Kırmızı güneşin doğuşunda ve batışında büründüğü renk olduğu için Türkmenlerce kutsal sayılmıştır. Eski devirlerden beri Türk hakanlarının al bayrak kullanması ateş kültü ve koruyucu ruh inancına dayanmaktadır.

c - Mavi (Gök renk)

Renklerin en derini olup Türk kültüründe genellikle Gök olarak söylenen bu renk insanlık tarihinde kutsa sayılan göğün ve suyun simgesidir. Bilincin, gerçeğin, uyumun, sakinliğin ve umudun rengi olan mavi, sonsuzluğu, türeyişi ve rahatlığı belirleyen huzur veren bir renktir. Mavi rengin tedavi edebildiği bazı hastalıklar da bağırsak düzensizliği, katarakt, su çiçeği, ishal, baş ağrısı, kaşınma ve sarılık olarak sayılabilir.

d - Yeşil

Sarı rengin sıcaklığı, mavi rengin sakinlik ve huzurunu bünyesinde barındıran yeşil, doğa rengi olup doğada ağaçların, bitkilerin sembolüdür. İslâmiyetle kutsallık kazanan yeşil, Osmanlı sancaklarında uzun süre kullanılmıştır.

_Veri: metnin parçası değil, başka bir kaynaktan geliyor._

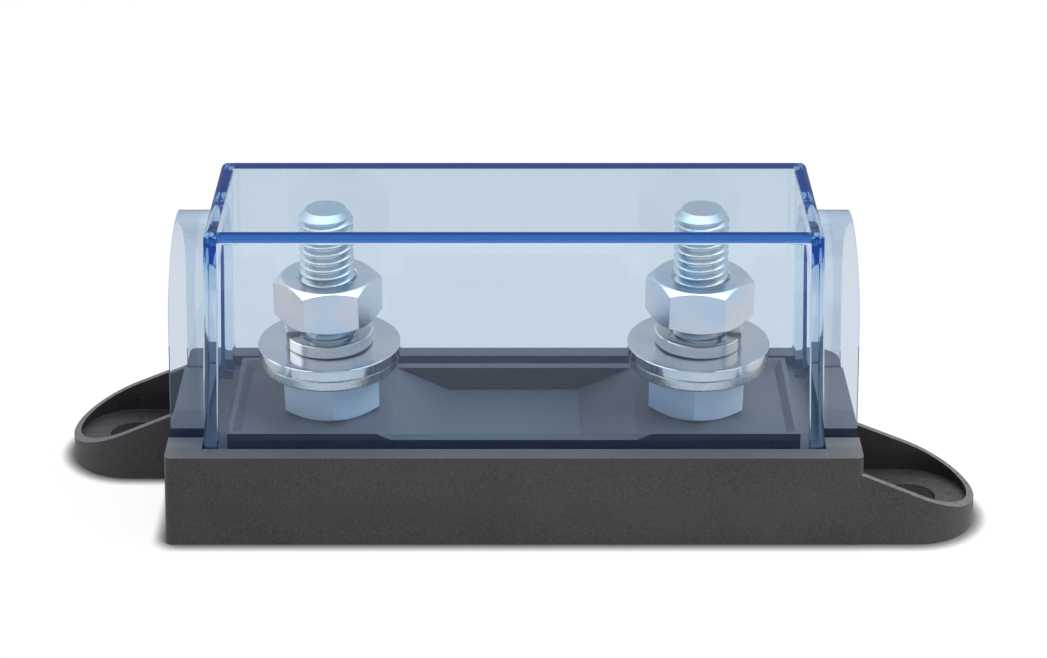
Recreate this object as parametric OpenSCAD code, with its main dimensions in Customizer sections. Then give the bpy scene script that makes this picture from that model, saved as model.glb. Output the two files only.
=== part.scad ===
// Bolt-down fuse holder: a moulded base with two stud terminals under a clear lift-off cover.
// The origin is the centre of the base's foot. X runs along the base, Y towards its back, Z up.

/* [Base] */
// Length of the base at its foot, without the ears
base_l = 124.6; // [122:0.2:134]
// Depth of the base at its foot
base_w = 47.4; // [45:0.2:56]
// Height of the rim above the foot
base_h = 17.2; // [15:0.2:24]
// How far each side of the base leans in from foot to rim
base_draft = 0.6; // [0:0.1:1.2]
// Radius of the sharp upright corners
corner_r = 1.2; // [0.6:0.1:2.5]
// Radius of the one free corner at the back
free_corner_r = 4.5; // [2:0.5:6]

/* [Cover] */
// Length of the cover's box at its foot
cover_l = 110.4; // [106:0.2:112]
// Depth of the cover's box at its foot
cover_w = 38.8; // [37:0.2:40]
// How far the cover's front and back each lean in from foot to top
cover_draft = 2.5; // [0.5:0.1:3]
// How far each end of the cover leans in from foot to top
cover_end_draft = 1.8; // [0.5:0.1:3]
// Thickness of the cover's walls
cover_wall = 2.2; // [1.6:0.1:2.4]
// Thickness of the cover's top
cover_top = 2.2; // [1.6:0.1:2.8]
// Radius of the cover's outer edges
cover_edge_r = 1.2; // [0.8:0.1:2.2]
// Play between the cover and the channel round it
cover_play = 0.2; // [0.1:0.05:0.4]
// Clearance between the cover's top and the bolts' ends
tip_gap = 1.6; // [0.3:0.1:4]

/* [Cable cowls] */
// Outer width of a cowl
cowl_w = 30; // [26:0.5:31]
// Height of the arch's centre above the cover's foot
cowl_spring_h = 23.4; // [16:0.2:24]
// Distance from the end of the base to the cowl's mouth
cowl_inset = 0.9; // [0.2:0.1:1.5]
// Lean of the cowl's mouth in degrees
cowl_lean = 2; // [0:0.5:4]

/* [Channel and tray] */
// Depth of the channel that takes the cover
channel_d = 2; // [1.2:0.1:3]
// Gap between the cover's inner face and the tray
tray_gap = 1.9; // [1:0.1:2.6]
// Height of the lip round each half of the tray
lip_h = 1.2; // [0.4:0.1:1.8]
// Width of that lip at its foot
lip_w = 2.2; // [1:0.1:2.4]
// Length of the recess's flat floor
recess_floor_l = 24.4; // [12:0.2:28]
// Length of each ramp of the recess
recess_ramp_l = 9.8; // [6:0.2:12]
// Depth of the recess
recess_d = 4.6; // [2:0.2:5]
// Width of the tray's edge in front of and behind the recess
recess_edge_w = 1.9; // [1.2:0.1:3]
// Height of the saddle in each cowl above the rim
saddle_h = 0.8; // [0.2:0.1:1.6]
// Gap between the saddle and the cowl's wall
saddle_gap = 0.5; // [0.3:0.1:1.2]

/* [Ears] */
// Distance from the middle of the base to the centre of an ear's round end
ear_x = 72.2; // [70:0.2:80]
// Radius of an ear's round end
ear_r = 11.4; // [10.6:0.1:11.4]
// Distance of an ear's side behind the base's face
ear_set_back = 0.1; // [0.05:0.05:1]
// Thickness of an ear's wall
ear_wall = 1.3; // [1.2:0.1:2]
// Thickness of an ear's floor
ear_floor = 3.6; // [2.4:0.2:4]
// Height of an ear's wall where it meets the base
ear_root_h = 13.4; // [9:0.2:15]
// Height of an ear's wall at its tip
ear_tip_h = 4.4; // [4.2:0.1:6]
// Width of the fixing slot
slot_w = 9; // [5:0.1:10]
// Length of the fixing slot
slot_l = 12.6; // [10.2:0.2:14]
// Distance of the slot's centre inside the ear's centre
slot_set_in = 1.8; // [0:0.2:2]

/* [Terminals] */
// Distance between the two bolts
pitch = 66.9; // [64:0.1:70]
// Diameter of the bolts over the thread
bolt_d = 9.8; // [7.8:0.1:10]
// Height of a bolt's end above the tray
stud_l = 36.4; // [35:0.2:44]
// Distance from the foot up to a bolt's head
head_inset = 0.6; // [0.2:0.1:1]
// Height of the bevel at a bolt's end
bolt_bevel = 1.3; // [0.6:0.1:1.8]
// Height of a bolt's head
head_h = 6.4; // [5:0.1:6.6]
// Distance across the flats of heads and nuts
hex_af = 17; // [15:0.1:17]
// Height of a nut
nut_h = 8; // [6:0.1:8.4]
// Space between the upper nut and the washers below it
nut_gap = 2.7; // [0.3:0.1:3]
// Diameter of the flat washer
flat_washer_d = 25.8; // [20:0.1:27]
// Thickness of the flat washer
flat_washer_h = 2; // [1:0.1:2.4]
// Diameter of the contact washer under the flat washer
contact_washer_d = 25; // [20:0.1:26]
// Thickness of the contact washer
contact_washer_h = 2.2; // [1:0.1:2.4]
// Diameter of the split lock washer
lock_washer_d = 16; // [14:0.1:18]
// Thickness of the lock washer
lock_washer_h = 2.4; // [1.6:0.1:2.6]
// Width of the lock washer's cut
lock_cut_w = 0.9; // [0.5:0.1:1.5]
// Slant of that cut in degrees
lock_cut_slant = 25; // [0:5:35]
// Radial play of a nut on its bolt
thread_play = 0.05; // [0.03:0.01:0.08]
// Radial play of a washer on its bolt
washer_play = 0.35; // [0.2:0.05:0.6]

/* [Underside] */
// Thickness of the base's outer walls below the tray
shell = 3.2; // [2.4:0.2:4]
// Thickness of the ribs
rib = 1.8; // [1.2:0.1:2.4]
// Number of hollows along the underside
columns = 8; // [5:1:9]
// Thickness of plastic left under the recess and the channel
skin = 3; // [2:0.2:4]
// Play round a bolt's head in its pocket
pocket_play = 0.2; // [0.1:0.05:0.4]
// Wall round each bolt's pocket
boss_wall = 2.6; // [2:0.2:3]

/* [Hidden] */
$fn = 64;
eps = 0.01;

rim_l = base_l - 2 * base_draft;
rim_w = base_w - 2 * base_draft;
ear_y = base_w / 2 - ear_set_back - ear_r;
end_x = base_l / 2;

channel_z = base_h - channel_d;
cover_z = channel_z;
cover_h = channel_d + stud_l + tip_gap + cover_top;
cover_lean = cover_draft / cover_h;
cover_end_lean = cover_end_draft / cover_h;
inner_l = cover_l - 2 * cover_wall;
inner_w = cover_w - 2 * cover_wall;
tray_l = inner_l - 2 * tray_gap;
tray_w = inner_w - 2 * tray_gap;
saddle_w = cowl_w - 2 * cover_wall - 2 * saddle_gap;
saddle_x = cover_l / 2 + cover_play;
recess_top_l = recess_floor_l + 2 * recess_ramp_l;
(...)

Yeşil, ilkbaharda çimenlerin açık yeşilinden ormanların koyu yeşiline her tonu yatıştırıcı, iyileştirici, huzurlu ve sakinleştiricidir. Yeşil renkle de tedavi edildiği söylenen bazı hastalıklar bulunmaktadır. Bunlar, başta sinirsel rahatsızlıklar olmak üzere ülser, tifo, karın ağrısı, sıtma ve astımdır.

e - Sarı

Temel olarak neşe ve keyif verici bir renk olan sarı, Türk kültüründe yön bildirme açısından dünyanın merkezinin sembolüdür.

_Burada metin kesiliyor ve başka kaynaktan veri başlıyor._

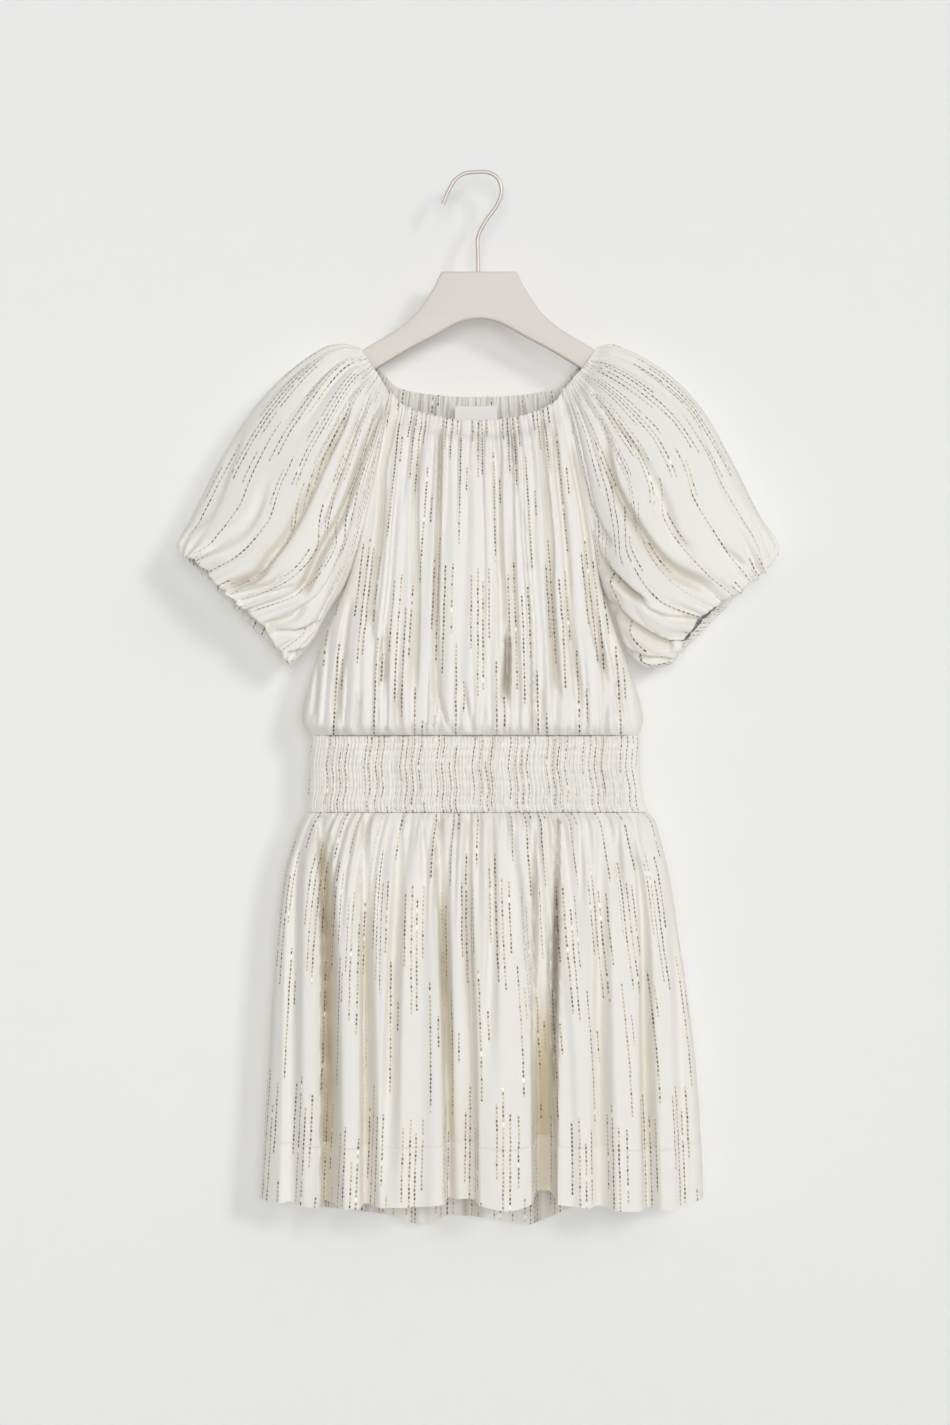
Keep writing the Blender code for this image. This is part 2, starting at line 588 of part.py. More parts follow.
def hanger_hook(finish, home):
    """The hook: one bent wire, its stem in the hanger's bore and its tip open."""
    curve = bpy.data.curves.new("hanger_hook", "CURVE")
    curve.dimensions = "3D"
    curve.bevel_depth = HOOK_WIRE / 2
    curve.bevel_resolution = 2
    curve.use_fill_caps = True
    route = through_points(HOOK_PATH, 2)
    spline = curve.splines.new("POLY")
    spline.points.add(len(route) - 1)
    for point, (x, z) in zip(spline.points, route):
        point.co = (x, 0, z, 1)
    curve.materials.append(finish)
    home.objects.link(bpy.data.objects.new("hanger_hook", curve))


def main():
    for old in list(bpy.data.objects):
        bpy.data.objects.remove(old)
    home = bpy.data.collections.new("puff_sleeve_dress")
    cutters = bpy.data.collections.new("cutters")
    bpy.context.scene.collection.children.link(home)
    bpy.context.scene.collection.children.link(cutters)

    crepe = material("ivory_crepe", IVORY, 0.8)
    label_cloth = material("label_tape", LABEL_WHITE, 0.6)
    board = material("hanger_board", HANGER_BEIGE, 0.55)
    wire = material("hook_wire", HOOK_BEIGE, 0.35)

    bodice(-1, BODICE_FRONT_FOLDS, "bodice_front", crepe, home)
    bodice(1, BODICE_BACK_FOLDS, "bodice_back", crepe, home)
    waist(-1, "waist_front", crepe, home)
    waist(1, "waist_back", crepe, home)
    skirt(-1, SKIRT_FRONT_FOLDS, "skirt_front", crepe, home)
    skirt(1, SKIRT_BACK_FOLDS, "skirt_back", crepe, home)
    sleeve("left", SLEEVE_TOP_LEFT, UNDER_SEAM_LEFT, -1, SLEEVE_LEFT_FOLDS, "sleeve_left", crepe, home)
    sleeve("right", SLEEVE_TOP_RIGHT, UNDER_SEAM_RIGHT, 1, SLEEVE_RIGHT_FOLDS, "sleeve_right", crepe, home)

    label_y = (LABEL_Y - LABEL_THICK, LABEL_Y)
    slab("neck_label", LABEL_X, label_y, LABEL_Z, label_cloth, home)
    slab("size_tab", TAB_X, label_y, TAB_Z, label_cloth, home)

    hanger_body(board, home, cutters)
    hanger_hook(wire, home)


main()
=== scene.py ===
"""Looks of a short ivory crepe dress with puff sleeves, hanging flat from a hooked hanger.

Metres, +Z up, the front towards -Y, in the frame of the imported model.
"""

import math

import bpy
import numpy as np
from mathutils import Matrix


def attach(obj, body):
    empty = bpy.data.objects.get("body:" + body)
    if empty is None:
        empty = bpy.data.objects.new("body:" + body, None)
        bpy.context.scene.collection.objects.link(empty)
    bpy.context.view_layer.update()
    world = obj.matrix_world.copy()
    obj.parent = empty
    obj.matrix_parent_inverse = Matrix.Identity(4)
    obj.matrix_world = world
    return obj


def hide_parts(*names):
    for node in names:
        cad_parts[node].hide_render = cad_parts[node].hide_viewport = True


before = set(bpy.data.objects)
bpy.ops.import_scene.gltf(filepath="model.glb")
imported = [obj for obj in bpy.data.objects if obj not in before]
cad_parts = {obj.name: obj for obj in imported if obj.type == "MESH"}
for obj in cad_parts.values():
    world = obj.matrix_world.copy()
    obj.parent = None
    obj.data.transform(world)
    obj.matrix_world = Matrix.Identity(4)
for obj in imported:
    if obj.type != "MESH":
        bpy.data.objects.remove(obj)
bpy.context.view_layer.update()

# Camera, light and room
# A level camera looks straight at the hanging dress, as the photograph was taken.
# The wall close behind it and the floor below are staged, and soft light falls from the upper right.
CAMERA_AT = (-0.004, -3.2, -0.5385)
CAMERA_LENS = 80.84
WALL_Y = 0.046
FLOOR_Z = -1.42
ROOM_SIZE = 7.0
WALL_COLOUR = (0.85, 0.85, 0.845, 1)
FLOOR_COLOUR = (0.82, 0.82, 0.81, 1)
SKY_COLOUR = (1.0, 1.0, 1.0, 1)
SKY_STRENGTH = 0.12
# Where each light comes from, how wide it looks in degrees, and its strength
LIGHTS = (
    ("window_light", (0.65, -1.0, 0.40), 12, 0.62),
    ("front_light", (0.04, -1.0, 0.08), 26, 1.04),
    ("side_light", (0.95, -1.0, 0.55), 55, 0.46),
    ("room_light", (-0.50, -1.0, 0.14), 80, 0.50),
    ("back_light", (-0.30, 1.0, 0.35), 40, 1.10),
)


def aimed(place, target):
    """The rotation that points an object's -Z from one place to another."""
    way = [b - a for a, b in zip(place, target)]
    flat = math.hypot(way[0], way[1])
    return (math.atan2(flat, -way[2]), 0, math.atan2(-way[0], way[1]))


bpy.ops.object.select_all(action="DESELECT")
bpy.ops.object.camera_add(location=CAMERA_AT, rotation=(math.pi / 2, 0, 0))
camera = bpy.context.object
camera.name = "camera"
camera.data.lens = CAMERA_LENS
camera.data.sensor_width = 36
bpy.context.scene.camera = camera
bpy.context.scene.view_settings.view_transform = "Standard"

for name, place, wide, strength in LIGHTS:
    bpy.ops.object.light_add(type="SUN", location=place, rotation=aimed(place, (0, 0, 0)))
    lamp = bpy.context.object
    lamp.name = name
    lamp.data.angle = math.radians(wide)
    lamp.data.energy = strength

sky = bpy.data.worlds.new("studio_air")
sky.use_nodes = True
sky.node_tree.nodes["Background"].inputs["Color"].default_value = SKY_COLOUR
sky.node_tree.nodes["Background"].inputs["Strength"].default_value = SKY_STRENGTH
bpy.context.scene.world = sky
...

Sarı, ruhsal kusursuzluğu, huzur ve dinlenmeyi temsil eder. Sarı tonlu meyve ve sebzelerin, bağırsaklar için iyileştirici etki yapan ve sinirleri sakinleştiren bir eğilim gösterir.

f - Kara (Siyah)

Işığın yokluğunu temsil eden kara sözcüğü, beyazın tersi olup cenazelerde kullanılan kumaşın rengidir.

Kara simgesel olarak suskunluğu, korkuyu, karanlığı, kaybı ve yaşamın yokluğunu temsil eder.

Türk kültür ve sosyal yaşamında kuzeyin işareti olmuş bir sözcüktür. Kara yel dendiği zaman kuzeyden esen rüzgâr, Kara Deniz dendiği zaman da kuzeydeki deniz anlamları ifade edilmektedir. Hacerül Esved taşının siyah oluşu nedeniyle, Kâbenin üstüne siyah örtü örtülür.

Anadolu halkının tavrı siyaha karşı sürekli olumsuz olmuştur. Halk inancında karayılan, kara kedi, kara köpek uğursuz olarak nitelendirilir. Kara ağaçtan beşik ve gelin sandığı yapılmaz. Atasözlerimizde: Kara haber tez duyulur. Karadan öte renk yoktur. biçiminde, deyimlerimizde de: Kara bela, kara bağlamak, kara cahil vb. ifadelerle kullanılmıştır.